The experience of hearing a song, or watching a screen, is primarily sensory: it lends itself well to the kinds of emotional memories that appear almost without effort, conjured by a connection no longer in your control. The feeling I got when someone played or sent me a song is the feeling I’ll always have; if I felt it was proof of their affection, or a private missive only I would understand, that pride and happiness remains, even after I stopped understanding or stopped loving. I just feel them both simultaneously — the love, the loss.

I reread *Artful* looking out for that passage, waiting for it to hit me with the same force of that text message, and in my haste I almost missed it entirely. That wasn’t what I needed this time. Instead I found another forgotten passage, one that I did not remember underlining, but there was the proof, a sentence that simply read “Books need time to dawn on us.” I needed more time for something that was, ultimately, so short; time for what that weekend had meant to dawn on me.
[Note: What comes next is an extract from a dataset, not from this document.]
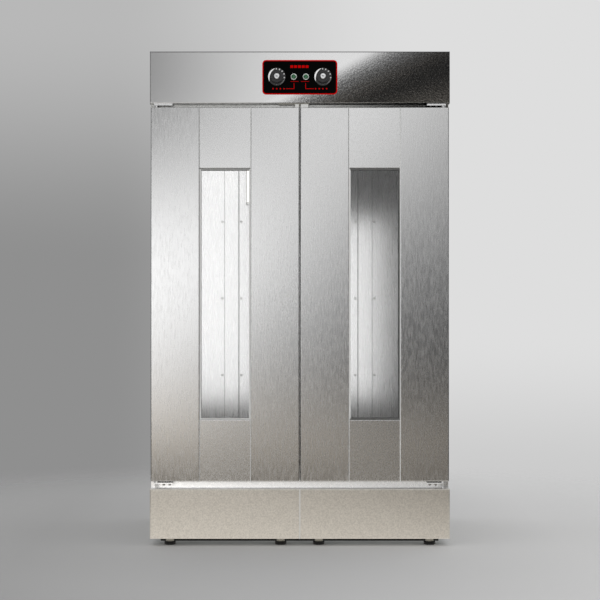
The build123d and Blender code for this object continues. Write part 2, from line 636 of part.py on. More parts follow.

Reading a book, and recommending a book, is an experience of renewal. Every time is different; every line, no matter how familiar, can exist only in that moment of reading, and the subsequent rereads are like a membership for your own memories. Words seen by my eyes are allowed to feel different every time I look at and comprehend them; by sharing them, I’m sharing a prompt, not a conclusion. Tom reminded me to remember something I hadn’t even realized I had forgotten, to discover a new thing buried in a place I thought I already knew. Books, like Smith says, need time to dawn on us. So do the people who give us, lend us, or read us their favorite books. The feelings might accumulate, and the emotional risks are there, but I remain grateful that there’s always the room to admit we just don’t know what to say — yet.